Despite more than a decade of petition and protest by struggling districts, state lawmakers have failed to tackle the issue of fair school funding. Passage of a fair funding formula to weight dollars more heavily toward districts struggling with issues of poverty did not adequately reduce gaps. Legislators implemented the formula only for new funding, not for all funding, and a “hold harmless” clause stipulates that no district receive less than it did the year before. With that clause in place, funds can’t be redistributed from rich to poor districts to equalize opportunity.

Having failed to convince the legislature to act of its own accord, advocates have now turned their focus to the lawsuit, charging that Pennsylvania’s education funding violates the state constitution’s obligation to “provide for the maintenance and support of a thorough and efficient system of public education.”Filed in 2014, the lawsuit is being brought by the Education Law Center, the Public Interest Law Center, O’Melveny & Myers LLP on behalf of six school districts, seven parents of children in those school districts, the Pennsylvania Association of Rural and Small Schools and the NAACP Pennsylvania State Conference.

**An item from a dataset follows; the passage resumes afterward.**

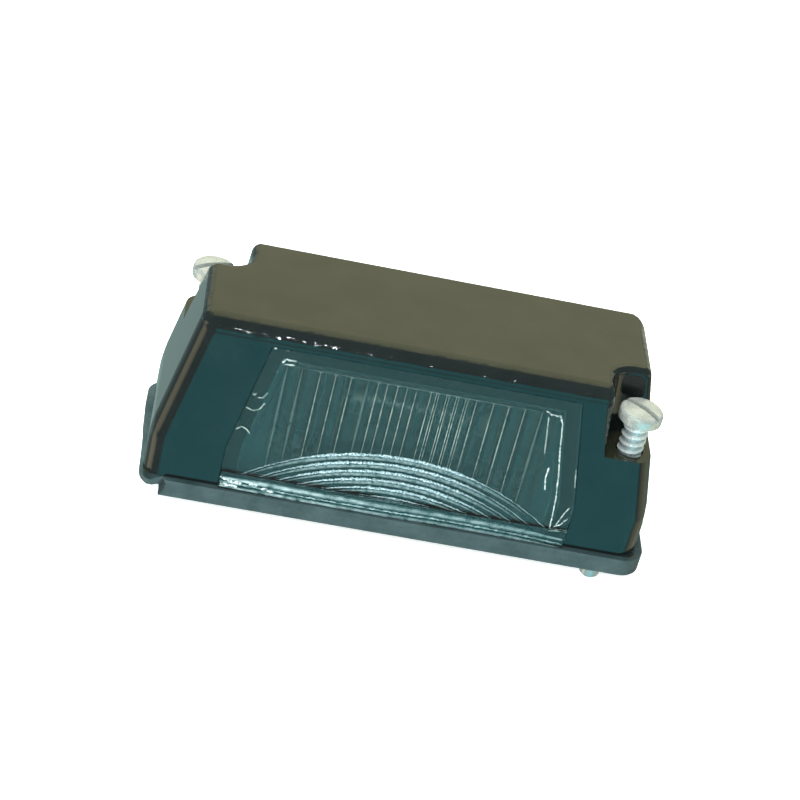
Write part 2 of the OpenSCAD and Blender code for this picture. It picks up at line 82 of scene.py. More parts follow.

Since the suit was filed and has wound its way through the court system, “the gaps have only grown,” Deborah Gordon Klehr, executive director of the Education Law Center said on a call with reporters last week. “Our students don’t have what they need. The system is still broken and the legislature is still not meeting its obligations to provide a thorough and efficient education,” Klehr said.

“A slam dunk would be a court order recognizing the legislature is violating the constitution and that we can’t have these wide disparities among districts,” Mimi McKenzie, legal director of the Public Interest Law Center, said on the call.

The suit is being watched closely in southeastern Pennsylvania where the “haves” in places like Lower Merion and Radnor contrast sharply with the “have-nots” of Reading, Norristown or Coatesville. Pottstown sent more than 50 people on a bus to Harrisburg Friday to join a rally drawing attention to the lawsuit.

The trial will not be swift. Observers expect the case to last at least into January as legislators being sued are digging in their heels to defend school funding in Pennsylvania. Even if the court hands down a landmark decision, appeals will further delay the process.

But the mere fact of the suit getting its due before the court is cause for optimism. Change in how schools are funded in Pennsylvania would be a historic win for children of color, families in poverty and communities beset with a heavy tax burden.

This could be the start of change that at long last provides equality in education as guaranteed in the state constitution. The time is right to make history and give all students in Pennsylvania a fair chance to succeed.